保存要件 | 優良 | そのほか | |
---|---|---|---|
データの訂正削除を行った場合に、その記録が残るシステムを利用すること | ◯ | – | |
通常の業務処理期間を経過した後に入力した場合、その事実を確認できるシステムを利用すること | ◯ | – | |
電子化した帳簿の記録事項とその帳簿に関連するそのほかの帳簿の記録事項について、相互に関連性を確認できること | ◯ | – | |
システム関係書類を備え付けること | ◯ | ◯ | |
保存場所にパソコンやディスプレイなどを操作マニュアルとともに備え付け、速やかに出力できるようにすること | ◯ | ◯ | |
検索要件 | 1.取引年月日、取引金額、取引先で検索できること | ◯ | – |
2.日付または金額の範囲指定により検索できること | ◯ ※1 | – | |
3.2つ以上の任意の記録項目を組み合わせた条件により検索できること | ◯ ※1 | – | |
税務職員による質問検査権に基づく電磁的記録のダウンロードの求めに応じられるようにすること | – ※1 | ◯ ※2 |
※1 税務職員による質問検査権に基づく電磁的記録のダウンロードの求めに応じられるようにしている場合、検索要件の2と3は不要。
※2 優良の要件をすべて満たしているときは不要。
必ず満たさなければならないのは「そのほか」で◯となっている要件です。
優良な電子帳簿の要件を満たして請求書の保存を行う場合、事前に所轄税務署長に届出を行うと、所得税の⻘⾊申告特別控除(65万円)が適用されます。また、優良な電子帳簿に記録された事項に関して申告漏れがあった際、その申告漏れに課される過少申告加算税が5%軽減されるという優遇措置も適用されます。
参考:
Ⅱ適用要件【基本的事項】|国税庁
電子帳簿保存法が改正されました|国税庁
請求書の紙の原本をスキャンして電子化する場合は、スキャナ保存制度の要件を満たすことが必要です。国税関係帳簿書類のスキャナ保存の区分では、請求書は資金や物の流れに直結 ・連動する書類であるとして、重要書類に位置付けられます。重要書類のスキャナ保存要件は、以下のとおりです。
要件 | 重要書類 |
---|---|
入力期間の制限 | ◯ |
200dpi以上の解像度での読み取り | ◯ |
赤・緑・青各256階調での読み取り | ◯ |
タイムスタンプ付与 | △(代用可) |
解像度・階調情報の保存 | ◯ |
大きさ情報の保存 | △(受領したA4以下の書類は不要) |
ヴァージョン管理 | ◯ |
入力者等情報の確認 | ◯ |
スキャン書類と帳簿の相互関連の保持 | ◯ |
見読可能装置の備付け(ディスプレイなど) | ◯ |
整然・明瞭出力 | ◯ |
検索機能の確保 | ◯ |
電子計算機処理システム開発関連書類の備付け | ◯ |
事務手続きを明らかにした書類の備付け | – |
適用届出書の提出 | – |
電子請求書について、詳しくは以下をご覧ください。
請求書を電子化したら原本は破棄してもいい?
紙の請求書をPDFにして電子化して保管する場合、電子帳簿保存法の要件を満たせば、紙の原本はいらないと定められており、破棄できます。
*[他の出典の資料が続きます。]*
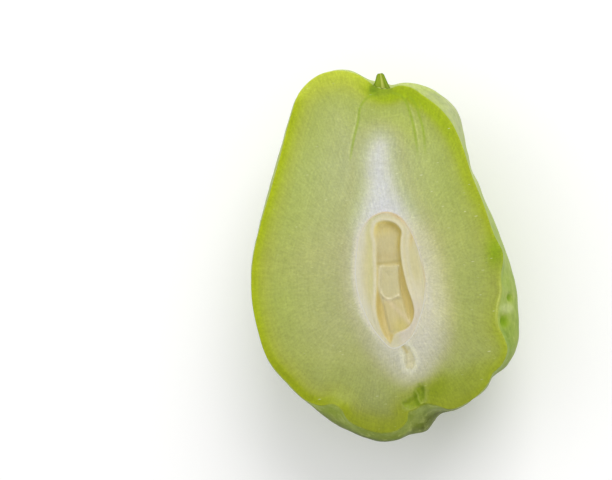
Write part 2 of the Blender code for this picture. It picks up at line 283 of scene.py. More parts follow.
def outward(points):
    """Unit directions away from the fruit's spine."""
    y = np.clip(points[:, 1], *SPINE_ENDS)
    spine = np.stack([axis_x(y), y, np.full(len(y), -WIDEST_DEPTH)], axis=1)
    away = points - spine
    return away / np.linalg.norm(away, axis=1)[:, None]


def plain_ring(angles, cut_radii, widest_radii, depth_share, dome_turn):
    """One ring of the plain skin: depth_share runs 0 to 1 from the cut down to the widest level, then
    dome_turn runs 0 to a quarter turn from there to the pole."""
    swell = math.sin(depth_share * math.pi / 2)
    radii = between(cut_radii, widest_radii, swell) * math.cos(dome_turn)
    ring = round_ring(angles, radii) + np.array(POLE) * (1 - math.cos(dome_turn))
    dome = (BACK_DEPTH - WIDEST_DEPTH) * math.sin(dome_turn)
    depth = WIDEST_DEPTH * depth_share + dome
    thinning = 1 - NECK_THINNING * smoothstep(NECK_FROM, NECK_TO, ring[:, 1])
    return np.column_stack([ring, -depth * thinning])


def skin_rings(angles, cut_radii):
    """(rings of the skin from the back's pole up to the cut's edge, depth in the furrows on each)."""
    widest_radii = radius_at(WIDEST_OUTLINE, angles)
    rings = [
        plain_ring(angles, cut_radii, widest_radii, 1.0, turn)
        for turn in np.linspace(math.pi / 2, 0, DOME_RINGS + 1)
    ]
    rings += [
        plain_ring(angles, cut_radii, widest_radii, share, 0.0)
        for share in np.linspace(1, LIP / WIDEST_DEPTH, SIDE_RINGS + 1)[1:]
    ]
    in_furrow = []
    for ring in rings:
        out, furrow = relief(ring)
        ring += outward(ring) * out[:, None]
        in_furrow.append(furrow)
    lowest = min(ring[:, 2].min() for ring in rings) + FLAT_SPOT
    for ring in rings:
        ring[:, 2] = np.maximum(ring[:, 2], lowest)
    return rings, in_furrow


# ---- The cut face ----

STEM_X = 5.5

SEED_OUTLINE = (
    (2.1, 22.0), (-3.9, 20.9), (-7.6, 17.0), (-10.2, 9.6), (-11.4, -0.1), (-9.9, -9.1),
    (-6.1, -17.5), (-1.9, -22.0), (3.5, -20.2), (8.2, -13.5), (11.4, -3.2), (11.1, 5.6),
    (9.0, 14.5), (5.6, 20.2),
)
POCKET_DEPTH = 10.0
BOWL_FLATNESS, BOWL_STEEPNESS = 2.4, 0.55
MOUTH_RIM = 0.05  # a narrow ring round the pocket's mouth, which keeps its edge crisp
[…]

破棄する場合は、電子帳簿保存法が定める真実性確保と、可視性確保の要件を満たす必要があります。具体的には、以下のポイントを押さえましょう。
- 解像度要件を満たして電子化できるか
- データを一定期間保存し続けられるか
- 要件を満たすための機能が、利用するシステムに備わっているか
- 改ざんや不正会計のリスクを防止できるか
特に原本をスキャンする場合は、以下の解像度要件を満たした状態で電子データ化できるかが重要です。
- 解像度は200dpi相当以上
- 赤色、緑色及び青色の階調がそれぞれ256階調以上(24ビットカラー)
請求書の原本は要件を満たして保管・電子化しよう
今回は、請求書の保管や電子化して保管する方法などについて解説しました。
紙で受け取った請求書は、原則として原本のまま保管する必要があります。要件を満たせば、スキャンして電子データとして保管することも可能です。また請求書を電子データとして受け取った場合も、電子帳簿保存法が定める真実性確保と可視性確保の要件を満たせば、データのまま保管できます。
請求書を効率的に保管したいなら、電子化がおすすめです。要件を理解し、適切に保管しましょう。
※ 掲載している情報は記事更新時点のものです。